The driver camera sub-system is intended to improve driver and crew effectiveness by extending the field of view beyond the normal spectrum, even in adverse weather and low-light conditions, according to the company.
Navigating safely on the battlefield has and remains a challenge when the field of view is limited and threats are unknown. Where primary vision is restricted, such as in armoured vehicles operating with hatches down, Trailblazer’s dual-channel daylight and infrared video sensors, along with RFEL’s sophisticated image processing technology, can give the vehicle’s crew views from ahead and behind, in all weathers, day or night.
Trailblazer provides front and rear camera units as part of the system, and uses a high definition sensor and optical package to deliver multiple fields of view from within the total field of regard around the fore and aft install locations.
The inclusion of a high quality, long-wave infrared camera channel extends this capability across the thermal scene and a powerful on-board processing package, including RFEL’s Digital Video Fusion algorithm, means that Trailblazer is also able to deliver reliable and continuous manoeuvre capability.
Offering multiple, independent channel outputs on the network interface, Trailblazer has been designed to provide video to more than one user on the platform providing wide-angle situational awareness views in addition to driving views and, by exploiting the underlying higher resolution of the raw sensor, a high quality digital zoom capability. This can aid the driver in terrain negotiation and obstacle avoidance, route selection and improve manoeuvrability, whilst other crewmembers can assist with surveillance tasks in parallel to ensure safe and effective operation.
Output channels can be capped, fixed or shared over the available bandwidth, leaving the integrator fully in control of operating margins and reliability.

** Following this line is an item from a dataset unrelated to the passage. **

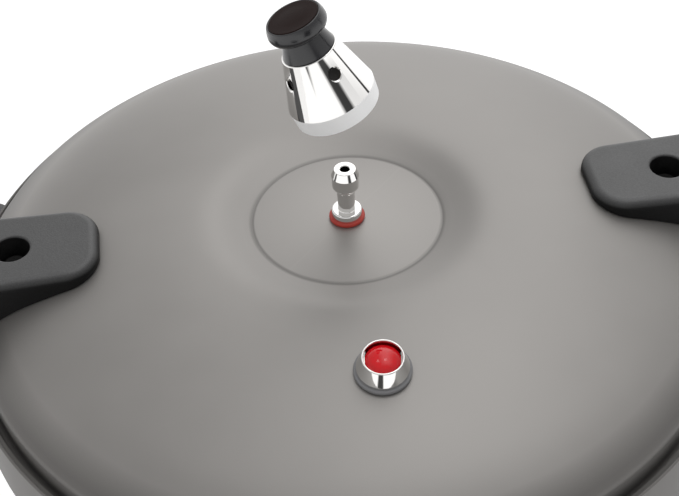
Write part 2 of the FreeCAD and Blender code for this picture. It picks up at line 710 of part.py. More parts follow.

In order to provide greater flexibility the product has two complementary interfaces. The first is a native digital video HD-SDI output, requiring only simple coaxial cabling and a point-to-point installation to create a closed circuit driving aid, including connectivity to the rear view unit. The second is a GVA compliant DEF STAN 00-082 VIVOE (Vetronics Infrastructure for Video Over Ethernet) streaming interface, designed specifically to support the new breed of networked video vehicle electronics (Vetronics) architectures, such as the UK’s GVA. With their own respective control interfaces, these options can be used separately, or simultaneously, without impact on their individual performance.
Trailblazer incorporates RFEL’s multi-resolution advanced Digital Video Fusion. Rather than common blending, averaging and overlay approaches typically taken to make use of thermal scene data within an otherwise obscured daylight field of view, RFEL’s algorithm intelligently generates a composite output video stream on a pixel-by-pixel basis. This means no loss of higher resolution features from any one sensor; it also means no reduction in colour content due to bland and uniform thermal regions providing an augmented view of the widest spectrum of scenery data.
This is further enhanced by pre-processing techniques such as contrast enhancement and, optionally, high frequency Digital Stabilisation and/or customisable pseudo-colour highlighting.
Wayne Cranwell, RFEL’s Video Processing Business Development lead, commented, “We believe Trailblazer is going to be game-changing on technical merit alone, but as a turn-key solution, it will bring this capability within the scope of a much broader range of armoured and specialist military vehicles, in addition to emergency responder or industrial vehicles upgrades or new designs.”